• _DATA SECTION_:
● ● ● ● ● ● ●

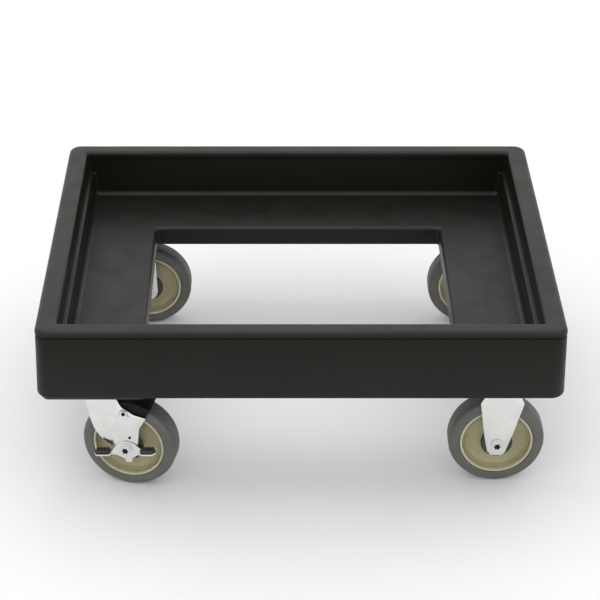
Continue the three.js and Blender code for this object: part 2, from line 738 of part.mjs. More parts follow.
function casterGroup(caster) {
  const group = new THREE.Group();
  group.position.set(caster.x, caster.y, 0);
  group.rotation.z = -caster.yaw;
  const wheel = wheelGroup(caster);
  wheel.position.set(caster.swivels ? SWIVEL_LEAD : 0, 0, AXLE_HEIGHT);
  group.add(wheel);
  const plateBottom = caster.plateTop - PLATE_THICKNESS;
  if (caster.swivels) {
    group.add(piece(`${caster.name}_fork`, swivelForkGeometry(caster.braked), zinc()));
    group.add(piece(`${caster.name}_upper_race`, upperRaceGeometry(plateBottom), zinc()));
    group.add(piece(`${caster.name}_ball_ring`, ballRingGeometry(), darkSteel()));
    group.add(piece(`${caster.name}_kingpin`, kingpinGeometry(caster.plateTop), darkSteel()));
  } else {
    group.add(piece(`${caster.name}_fork`, rigidForkGeometry(plateBottom - GAP), zinc()));
  }
  return group;
}

const dolly = new THREE.Group();
const casters = casterList();
dolly.add(piece('deck', deckGeometry(casters), plastic()));
for (const caster of casters) {
  dolly.add(piece(`${caster.name}_top_plate`, plateGeometry(caster), zinc()));
  dolly.add(casterGroup(caster));
  boltPlaces(caster).forEach(([x, y], number) => {
    const name = `${caster.name}_mounting_bolt_${number + 1}`;
    const bolt = piece(name, mountingBoltGeometry(caster), darkSteel());
    bolt.position.set(x, y, 0);
    dolly.add(bolt);
  });
}

export default dolly;
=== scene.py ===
"""Looks for the moulded carrier dolly: its deck, four casters and foot brake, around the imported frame."""

import json
import math

import bmesh
import bpy
from mathutils import Matrix, Vector

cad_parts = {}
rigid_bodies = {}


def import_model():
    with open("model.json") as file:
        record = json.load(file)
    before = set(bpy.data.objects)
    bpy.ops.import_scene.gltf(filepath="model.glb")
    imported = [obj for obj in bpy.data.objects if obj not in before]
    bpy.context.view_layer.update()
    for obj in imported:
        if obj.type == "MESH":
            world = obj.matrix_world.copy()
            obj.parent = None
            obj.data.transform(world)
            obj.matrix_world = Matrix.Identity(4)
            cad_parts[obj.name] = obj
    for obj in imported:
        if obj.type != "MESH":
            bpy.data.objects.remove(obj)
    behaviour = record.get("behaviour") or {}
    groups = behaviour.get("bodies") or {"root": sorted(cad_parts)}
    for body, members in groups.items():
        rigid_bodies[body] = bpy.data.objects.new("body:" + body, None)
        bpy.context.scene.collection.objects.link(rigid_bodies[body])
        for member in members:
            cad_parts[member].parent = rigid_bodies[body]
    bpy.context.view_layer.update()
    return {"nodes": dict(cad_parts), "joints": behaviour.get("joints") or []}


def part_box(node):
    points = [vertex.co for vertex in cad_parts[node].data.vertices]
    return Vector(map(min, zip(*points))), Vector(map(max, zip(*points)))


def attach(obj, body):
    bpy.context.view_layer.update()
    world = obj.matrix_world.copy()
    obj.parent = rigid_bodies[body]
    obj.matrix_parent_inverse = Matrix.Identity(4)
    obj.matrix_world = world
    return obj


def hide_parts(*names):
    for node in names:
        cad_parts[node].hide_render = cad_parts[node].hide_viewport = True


MM = 0.001

# Deck section. Sizes are in metres, except in the lists, which are in millimetres.
RIM_WIDTH_X = 27.5 * MM
RIM_WIDTH_Y = 24.7 * MM
RIM_INNER_ROUND = 5 * MM
RIM_OUTER_ROUND = 6 * MM
RIM_LIP_HEIGHT = 7.8 * MM
RIM_GROOVE = [(-1.5, 0.4), (-1.8, 1.6), (-1.2, 3.4), (-0.2, 5.4)]  # (outwards, below the lip)
WALL_HEIGHT = 69.6 * MM
LEDGE_DROP = 32.7 * MM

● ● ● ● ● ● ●

• _TASK DETAILS_: From the line that contains "const dolly = new THREE.Group();" through the line that contains "cad_parts[obj.name] = obj", reproduce every line exactly, both end lines included.

• _OUTPUT OF THE TASK_:
const dolly = new THREE.Group();
const casters = casterList();
dolly.add(piece('deck', deckGeometry(casters), plastic()));
for (const caster of casters) {
  dolly.add(piece(`${caster.name}_top_plate`, plateGeometry(caster), zinc()));
  dolly.add(casterGroup(caster));
  boltPlaces(caster).forEach(([x, y], number) => {
    const name = `${caster.name}_mounting_bolt_${number + 1}`;
    const bolt = piece(name, mountingBoltGeometry(caster), darkSteel());
    bolt.position.set(x, y, 0);
    dolly.add(bolt);
  });
}

export default dolly;
=== scene.py ===
"""Looks for the moulded carrier dolly: its deck, four casters and foot brake, around the imported frame."""

import json
import math

import bmesh
import bpy
from mathutils import Matrix, Vector

cad_parts = {}
rigid_bodies = {}


def import_model():
    with open("model.json") as file:
        record = json.load(file)
    before = set(bpy.data.objects)
    bpy.ops.import_scene.gltf(filepath="model.glb")
    imported = [obj for obj in bpy.data.objects if obj not in before]
    bpy.context.view_layer.update()
    for obj in imported:
        if obj.type == "MESH":
            world = obj.matrix_world.copy()
            obj.parent = None
            obj.data.transform(world)
            obj.matrix_world = Matrix.Identity(4)
            cad_parts[obj.name] = obj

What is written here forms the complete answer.